A Viennese spy waltz. Jan Marsalek, as chief operating officer of the defunct German payments company Wirecard, tapped top security officials in Vienna to spy for Russia, according to an Austrian police warrant for the arrest of Egisto Ott, a former Austrian police and intelligence official.
Among the stunning revelations contained in the warrant, first reported by Austria’s Der Standard newspaper, Ott is alleged to have helped Marsalek smuggle a cutting-edge NATO cryptography machine to Moscow and supplied information on the address and security arrangements of the investigative journalist Christo Grozev, who exposed the role of the Russian security services in poisoning Russian opposition leader Alexei Navalny.—Amy Mackinnon
Put On Your Radar
Thursday, April 11: U.S. President Joe Biden hosts a trilateral summit with Japanese Prime Minister Fumio Kishida and Philippine President Ferdinand Marcos Jr. at the White House.

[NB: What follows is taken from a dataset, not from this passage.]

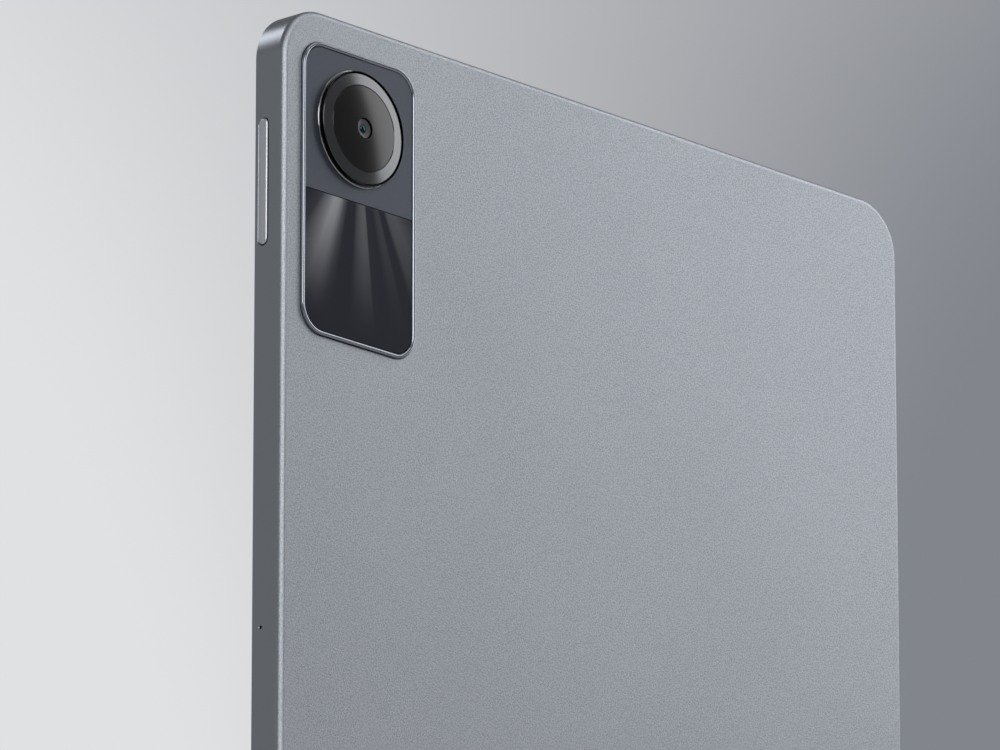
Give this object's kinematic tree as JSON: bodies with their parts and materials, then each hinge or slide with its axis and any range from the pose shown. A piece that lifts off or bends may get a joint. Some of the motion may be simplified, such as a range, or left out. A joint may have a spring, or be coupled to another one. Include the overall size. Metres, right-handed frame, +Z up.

Kishida delivers an address to a joint session of Congress.
U.S. Secretary of State Antony Blinken holds a meeting with New Zealand Foreign Minister Winston Peters at the State Department.
Monday, April 15: Biden meets with Czech Prime Minister Petr Fiala. Later, he meets with Iraqi Prime Minister Mohammed Shia’ Al Sudani.
German Chancellor Olaf Scholz begins a two-day visit to China.
Sudan marks one year of the current round of fighting.
“I felt like giving up today and then I realized it runs in the family.”
—Rob Lee, a reverend and descendant of Confederate Gen. Robert E. Lee, commemorating on X this week’s anniversary of the (older) Lee’s famous surrender to the Union at Appomattox Court House in 1865 that ushered in the end of the U.S. Civil War.